Mais le crédit du pape ne suffit point pour faire recevoir à l'Eglise d'Occident la doctrine qu'il avait lui - même trouvée profitable ; Les pères, assemblés à Francfort exprimèrent leur indignation contre l'idolâtrie qu'on voulait introduire dans la chrétienté. L'on a apporté dans l'assemblée, dirent-ils, la question du nouveau synode des Grecs, sur l'adoration des images, dans lequel il est écrit que ceux qui n'offriraient pas aux images des saints le service et l'adoration, comme à la Trinité déifique, seraient jugés anathèmes. Mais nos très saints pères, nommés ci-dessus, rejetant de toute manière l'adoration et la servitude — les cultes de latrie et de dulie —, les méprisent et les condamnent d'un commun consentement.

L'Église entière semblait partagée ; trois cent cinquante évêques avaient souscrit au concile de Nicée ; trois cents évêques souscrivirent à celui de Francfort. De plus, ce dernier était appuyé par l'autorité imposante de Charlemagne, qui dicta lui-même contre le culte des images un traité connu sous le nom de Livres Carolins. Adrien n'avait garde de s'exposer à mécontenter un semblable protecteur ; il s'efforça d'éluder la question, de distinguer ce qui n'était point distinguable, de faire voir que le concile infaillible de Francfort s'était trompé sur les faits, plus encore que sur les principes ; que le concile tenu à Nicée, non à Constantinople, n'avait point dit ce que les Allemands avaient cru entendre, et que, malgré les déclarations contradictoires de ces deux assemblées, l'unité de foi de l'Eglise n'était point ébranlée ; enfin, il fit si bien qu'il assoupit la discussion. Les deux conciles sont admis en même temps comme faisant loi dans l'Eglise ; les deux doctrines s'y maintiennent même en paix l'une à côté de l'autre ; car la France et l'Allemagne, sans avoir repoussé les images de leurs temples, ne leur rendent cependant pas de culte ; tandis que l'Italie et l'Espagne se sont confirmées dans l'adoration des imagés, et célèbrent chaque jour quelque miracle de ces divinités locales.

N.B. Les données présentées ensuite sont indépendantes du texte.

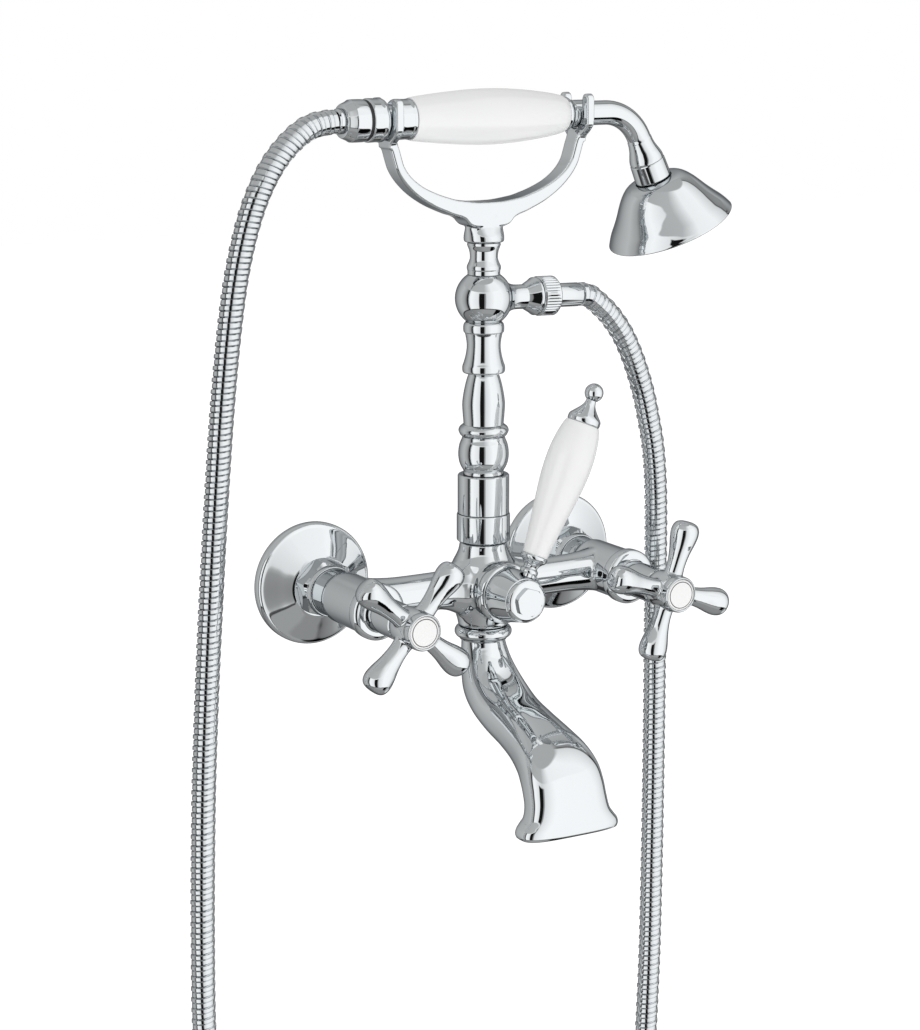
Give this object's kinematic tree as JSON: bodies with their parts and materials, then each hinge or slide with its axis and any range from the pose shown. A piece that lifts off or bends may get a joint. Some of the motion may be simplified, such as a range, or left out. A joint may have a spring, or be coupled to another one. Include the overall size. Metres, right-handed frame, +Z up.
{
  "type": "bath mixer tap",
  "caption": "Wall-mounted bath mixer tap with cross handles, a swivel spout, a lever diverter, and a hand shower with a porcelain grip in a cradle on a turned riser",
  "frame": {"origin": "on the wall's face, midway between the two wall studs", "axes": "+X to the right along the wall, -Y out of the wall towards the user, +Z up; the inlets and the valves lie 8 mm below the studs"},
  "size_m": [0.3146, 0.1584, 0.7262],
  "materials": {
    "chrome": "polished chrome plate",
    "hose_metal": "polished chrome strip wound into ribs",
    "brass": "turned brass",
    "porcelain": "glossy white glaze",
    "index_disc": "glossy white enamel",
    "rubber_seal": "matt",
    "fibre_washer": "pressed fibre"
  },
  "bodies": {
    "mixer": {"wall_union_left": "brass", "wall_union_right": "brass", "rosette_left": "chrome", "rosette_right": "chrome", "coupling_nut_left": "chrome", "coupling_nut_right": "chrome", "inlet_washers": "fibre_washer", "mixer_body": "chrome", "hot_headwork": "brass", "cold_headwork": "brass", "hot_bonnet": "chrome", "cold_bonnet": "chrome", "diverter_cartridge": "brass", "diverter_ring": "chrome", "riser_collar": "chrome", "riser_o_rings": "rubber_seal", "riser_sleeve": "chrome", "riser_column": "chrome", "outlet_tee": "chrome", "cradle_neck": "chrome", "hose_washer": "rubber_seal", "hose_nut": "chrome", "hose_ferrule": "chrome", "shower_hose": "hose_metal", "spout_ring": "chrome"},
    "hot_handle": {"hot_spindle": "brass", "hot_handle": "chrome", "hot_screw": "brass", "hot_index_ring": "chrome", "hot_index": "index_disc"},
    "cold_handle": {"cold_spindle": "brass", "cold_handle": "chrome", "cold_screw": "brass", "cold_index_ring": "chrome", "cold_index": "index_disc"},
    "diverter_lever": {"diverter_spindle": "brass", "diverter_drum": "chrome", "diverter_cap": "chrome", "lever_rod": "chrome", "lever_ferrule": "chrome", "lever_grip": "porcelain", "lever_finial": "chrome"},
    "spout": {"spout": "chrome", "spout_o_rings": "rubber_seal"},
    "cradle": {"cradle": "chrome"},
    "handset": {"handset_hose_ferrule": "chrome", "handset_hose_nut": "chrome", "handset_o_ring": "rubber_seal", "handset_nut": "chrome", "handset_tube": "chrome", "grip_end_cap": "chrome", "handset_grip": "porcelain", "grip_front_cap": "chrome", "handset_neck": "chrome", "rose_nut": "chrome", "rose": "chrome", "rose_gasket": "rubber_seal", "spray_plate": "chrome"}
  },
  "joints": [
    {"name": "hot_valve_turn", "type": "hinge", "parent": "mixer", "child": "hot_handle", "pos_m": [-0.075, -0.11, -0.008], "axis": [0, -1, 0], "range_deg": [0, 90]},
    {"name": "cold_valve_turn", "type": "hinge", "parent": "mixer", "child": "cold_handle", "pos_m": [0.075, -0.11, -0.008], "axis": [0, -1, 0], "range_deg": [0, 90]},
    {"name": "diverter_turn", "type": "hinge", "parent": "mixer", "child": "diverter_lever", "pos_m": [0, -0.0866, -0.008], "axis": [0, -1, 0], "range_deg": [0, 60]},
    {"name": "spout_swivel", "type": "hinge", "parent": "mixer", "child": "spout", "pos_m": [0, -0.0512, -0.03], "axis": [0, 0, 1], "range_deg": [-45, 45]},
    {"name": "cradle_swivel", "type": "hinge", "parent": "mixer", "child": "cradle", "pos_m": [0, -0.0512, 0.165], "axis": [0, 0, 1], "range_deg": [-40, 40]},
    {"name": "handset_lift", "type": "slide", "parent": "cradle", "child": "handset", "axis": [0, 0, 1], "range_m": [0, 0.06]}
  ]
}
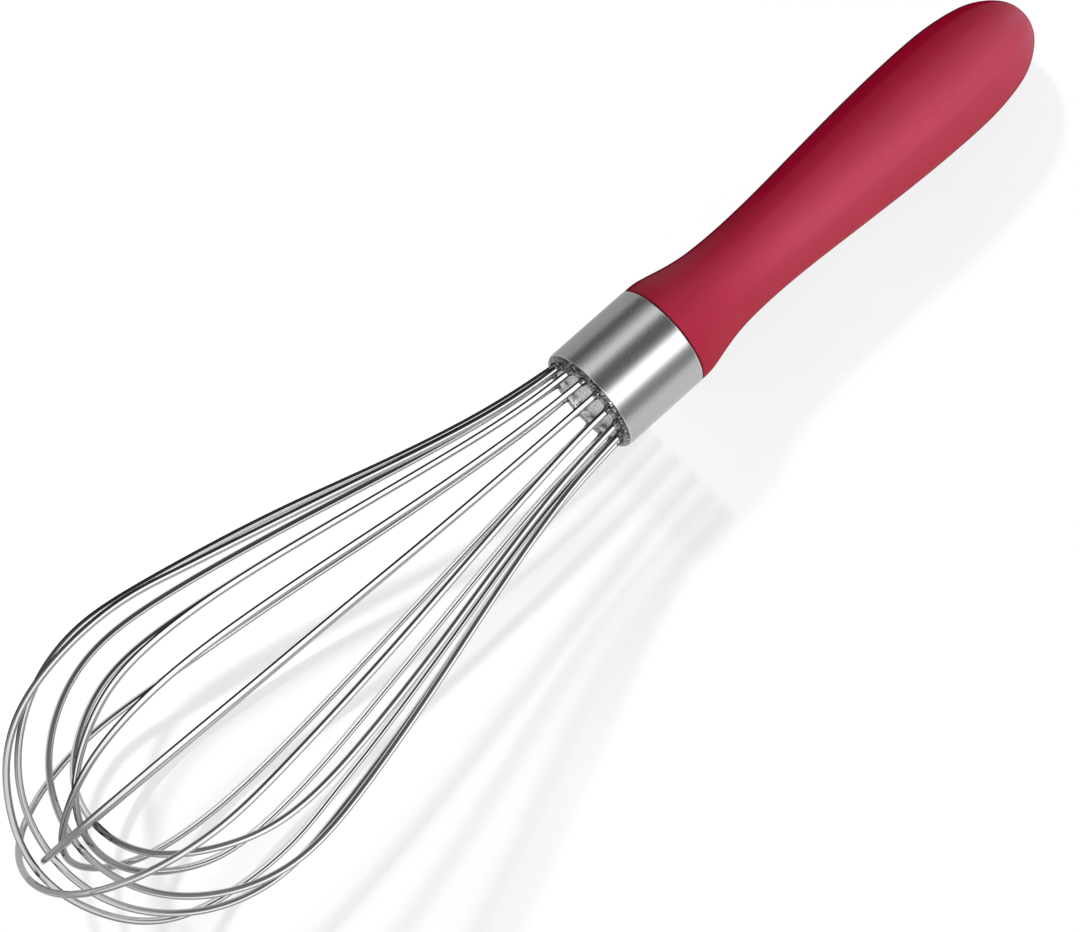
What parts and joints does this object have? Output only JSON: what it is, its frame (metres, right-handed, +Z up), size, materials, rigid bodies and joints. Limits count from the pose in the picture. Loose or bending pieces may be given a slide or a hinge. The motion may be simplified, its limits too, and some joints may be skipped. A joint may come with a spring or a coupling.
{
  "type": "balloon whisk",
  "caption": "Hand balloon whisk: nested steel wire loops fixed in a brushed ferrule, with a contoured soft red grip.",
  "frame": {"origin": "middle of the footprint (bounding box bottom centre), on the table the whisk lies on", "axes": "+X from the wires to the grip end, +Z up; the whisk is in its attitude at rest, touching the table with two wires and the belly of the grip, so its own axis rises 4.9 degrees towards the wires"},
  "size_m": [0.2838, 0.0656, 0.0634],
  "materials": {
    "grip": "matte",
    "core": "matte",
    "ferrule": "brushed",
    "cap": "polished",
    "anchor": "matte",
    "wire": "polished"
  },
  "bodies": {
    "root": {"handle_grip": "grip", "handle_core": "core", "ferrule": "ferrule", "end_cap": "cap", "wire_anchor": "anchor", "wire_loop_1": "wire", "wire_loop_2": "wire", "wire_loop_3": "wire", "wire_loop_4": "wire", "wire_loop_5": "wire", "wire_loop_6": "wire", "wire_loop_7": "wire", "wire_loop_8": "wire"}
  },
  "joints": []
}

L'impératrice Irène avait, dès le commencement de son règne, recherché l'amitié du grand monarque des Latins, et elle avait songé à faire épouser à son fils une des filles de Charlemagne : cependant, soit que la querelle sur les images eût causé entre eux quelque refroidissement, soit qu'Irène, commençant à ressentir de là jalousie contre son fils, ne voulût pas lui procurer un si puissant allié, le traité fut rompu d'une manière offensante ; Constantin VI, fils d'Irène, épousa une princesse arménienne, et quelques hostilités, sur les frontières du duché de Bénévent, signalèrent cette brouillerie entre les Grecs et les Francs.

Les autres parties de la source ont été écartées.